Tech Junction Answered question December 27, 2023
- Static NAT: This deployment choice maps an unregistered IPv4 address to a registered IPv4 address. One-to-one static NAT is particularly useful when a device must be accessible from outside the network. For example, static NAT is used when a server on a DMZ needs to be continuously reachable by the same predictable, translated address.
- Dynamic NAT: This deployment choice maps an unregistered IPv4 address to a registered IPv4 address from a pool of registered IPv4 addresses which is useful for outbound client connections when you have fewer outside global IP addresses than inside local hosts.
- Dynamic Port Address Translation (PAT): This deployment choice maps multiple unregistered IPv4 addresses to a single registered IP address by using the source port to distinguish between translations. That single IP address may be the IP address of the NAT device itself. Different systems may refer to dynamic PAT using different terms. Examples include NAT overload, Hide NAT and Many to One NAT.
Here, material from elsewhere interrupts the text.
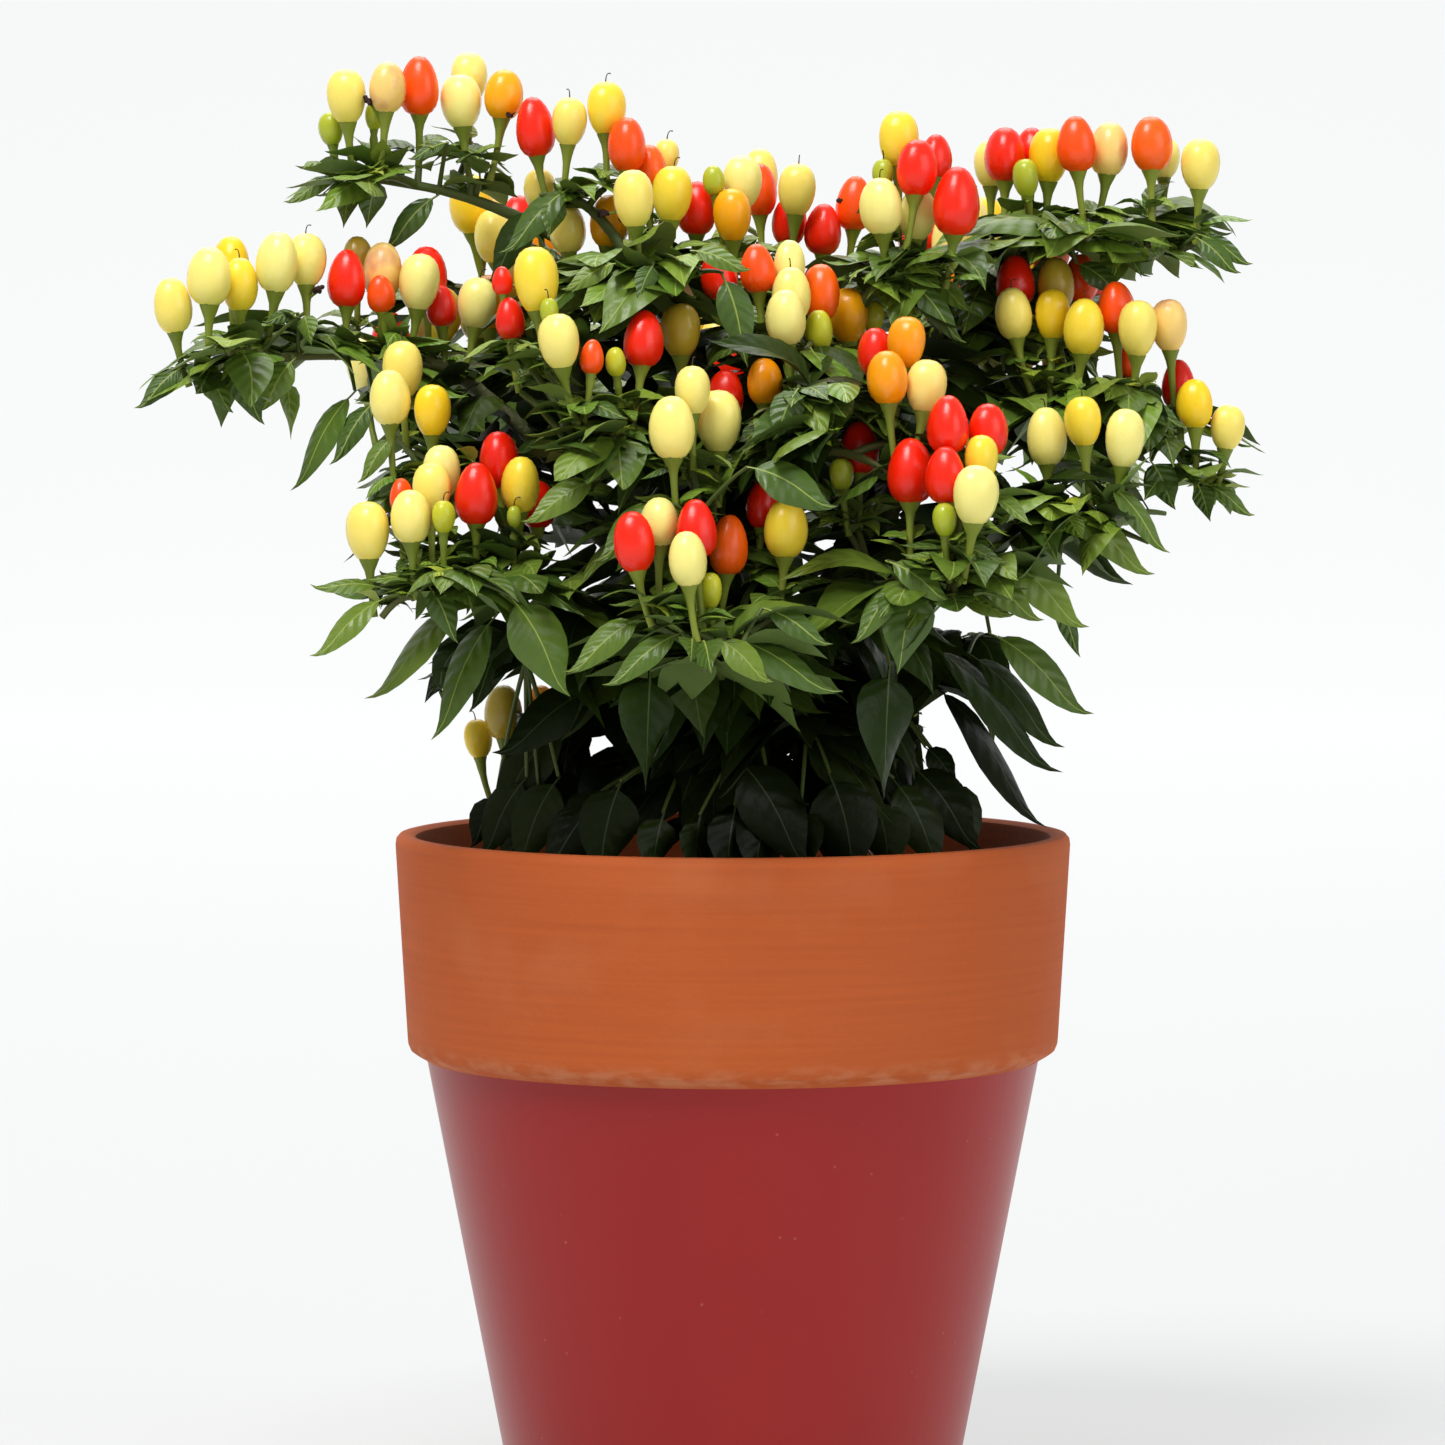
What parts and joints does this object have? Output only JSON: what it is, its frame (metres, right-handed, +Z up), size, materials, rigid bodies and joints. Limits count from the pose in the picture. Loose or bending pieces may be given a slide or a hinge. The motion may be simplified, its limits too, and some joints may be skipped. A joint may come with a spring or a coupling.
{
  "type": "potted ornamental chilli pepper plant",
  "caption": "Bushy ornamental chilli plant with upright egg-shaped peppers and pointed leaves, growing in a banded clay pot with a red painted body.",
  "frame": {"origin": "centre of the pot's flat underside", "axes": "+Z up along the pot's axis; the picture's view looks along +Y, with its right as +X"},
  "size_m": [0.2796, 0.2661, 0.3634],
  "materials": {
    "terracotta": "unglazed fired clay, matt, with faint throwing lines",
    "red_paint": "dark red paint, semi-gloss, on the pot below its band",
    "compost": "damp dark potting compost",
    "bark": "green-brown ribbed stem, woody at the foot",
    "foliage": "satin green leaves and cream, yellow, orange and red peppers"
  },
  "bodies": {
    "root": {"bough_back": "bark", "bough_back_left": "bark", "bough_back_low": "bark", "bough_back_right": "bark", "bough_crown": "bark", "bough_crown_front": "bark", "bough_crown_left": "bark", "bough_crown_right": "bark", "bough_front": "bark", "bough_front_low": "bark", "bough_front_right": "bark", "bough_left": "bark", "bough_low_left": "bark", "bough_low_right": "bark", "bough_outer_left": "bark", "bough_outer_right": "bark", "bough_right": "bark", "bough_upper_left": "bark", "bough_upper_right": "bark", "compost": "compost", "foliage_back_left": "foliage", "foliage_back_low": "foliage", "foliage_back_middle": "foliage", "foliage_back_right": "foliage", "foliage_back_top_left": "foliage", "foliage_back_top_right": "foliage", "foliage_centre": "foliage", "foliage_centre_high": "foliage", "foliage_centre_left": "foliage", "foliage_centre_right": "foliage", "foliage_crown_back": "foliage", "foliage_crown_far_left": "foliage", "foliage_crown_left": "foliage", "foliage_crown_middle": "foliage", "foliage_crown_right": "foliage", "foliage_front_low": "foliage", "foliage_front_right": "foliage", "foliage_left": "foliage", "foliage_left_low": "foliage", "foliage_left_middle": "foliage", "foliage_right_back": "foliage", "foliage_right_low": "foliage", "foliage_right_middle": "foliage", "foliage_skirt_back_left": "foliage", "foliage_skirt_back_right": "foliage", "foliage_skirt_front": "foliage", "foliage_skirt_left": "foliage", "foliage_skirt_right": "foliage", "foliage_top_left": "foliage", "foliage_upper_right": "foliage", "pot": "terracotta", "trunk": "bark"}
  },
  "joints": []
}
- Static PAT: Imagine a network which has just one single public IP address. This IP address must be used by the firewall that connects the network to the Internet. It must also be used as the PAT address for all outbound connections. If this network must also support a DMZ server, then Static PAT can be used. For example, TCP port 80 may be reserved for PAT translation to the HTTP service on the DMZ server. Static PAT is sometimes called port forwarding.
- Policy NAT: This deployment choice uses extended criteria, such as source addresses, destination addresses, and transport layer ports to specify the translation. For example, traffic that is destined to a particular partner network may be translated to a specific address using PAT while traffic destined elsewhere is translated using a dynamic NAT pool.